Around three-quarters of all mortgages with variable rates have fixed payments, according to research from the Bank of Canada. And among mortgages with variable rates and fixed payments, about three-quarters had already hit their trigger rates before the latest central bank hike, according to Mr. Mendes and Mr. Figueiredo.

Higher payments are also a concern for borrowers with fixed-rate mortgages whose loans are coming up for renewal soon. Interest rates on new fixed-rate mortgages have risen by roughly half a percentage point since the start of May, reflecting worries in the bond market about persistent inflation, Mr. Laird said.

Over the past year, borrowers with fixed‑rate mortgages taken out five years prior have been facing “materially higher payments” at renewal, Mr. Mendes and Figueiredo noted in their report in late May.
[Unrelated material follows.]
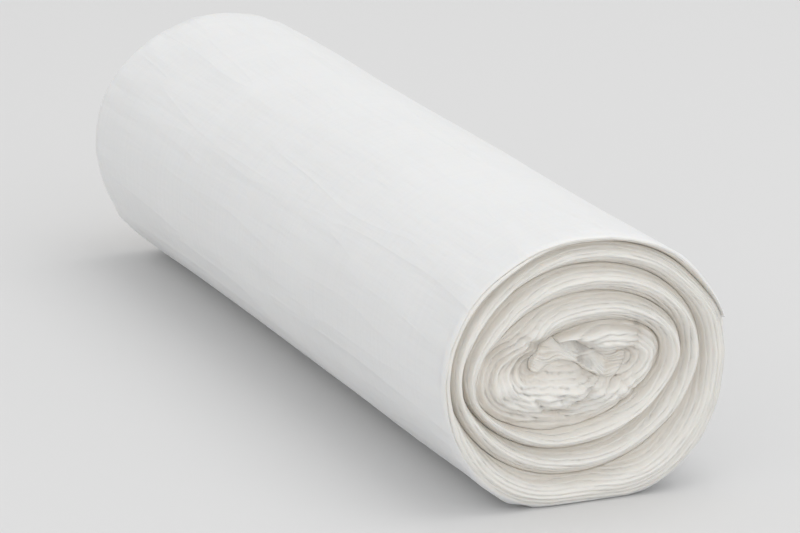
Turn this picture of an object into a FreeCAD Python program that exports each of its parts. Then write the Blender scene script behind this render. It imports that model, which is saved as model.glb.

Ms. Oakes expects delinquencies among mortgage holders to rise gradually as those renewals saddle homeowners with larger installments.

Canada’s mortgage stress test requires federally regulated lenders to vet borrowers’ finances to ensure they’d be able to keep up with higher interest rates. But mortgage rates have now climbed beyond the stress test rate some homeowners qualified for, Ms. Oakes noted.

Another concern is that some mortgage holders may have accumulated significantly more debt than they had at the time of their stress test, she said.

Some homeowners will be able to handle even sizable payment increases by cutting down spending, Ms. Oakes said. But, she added, “you’ll have some that can’t manage, and you’ll see delinquencies rise.”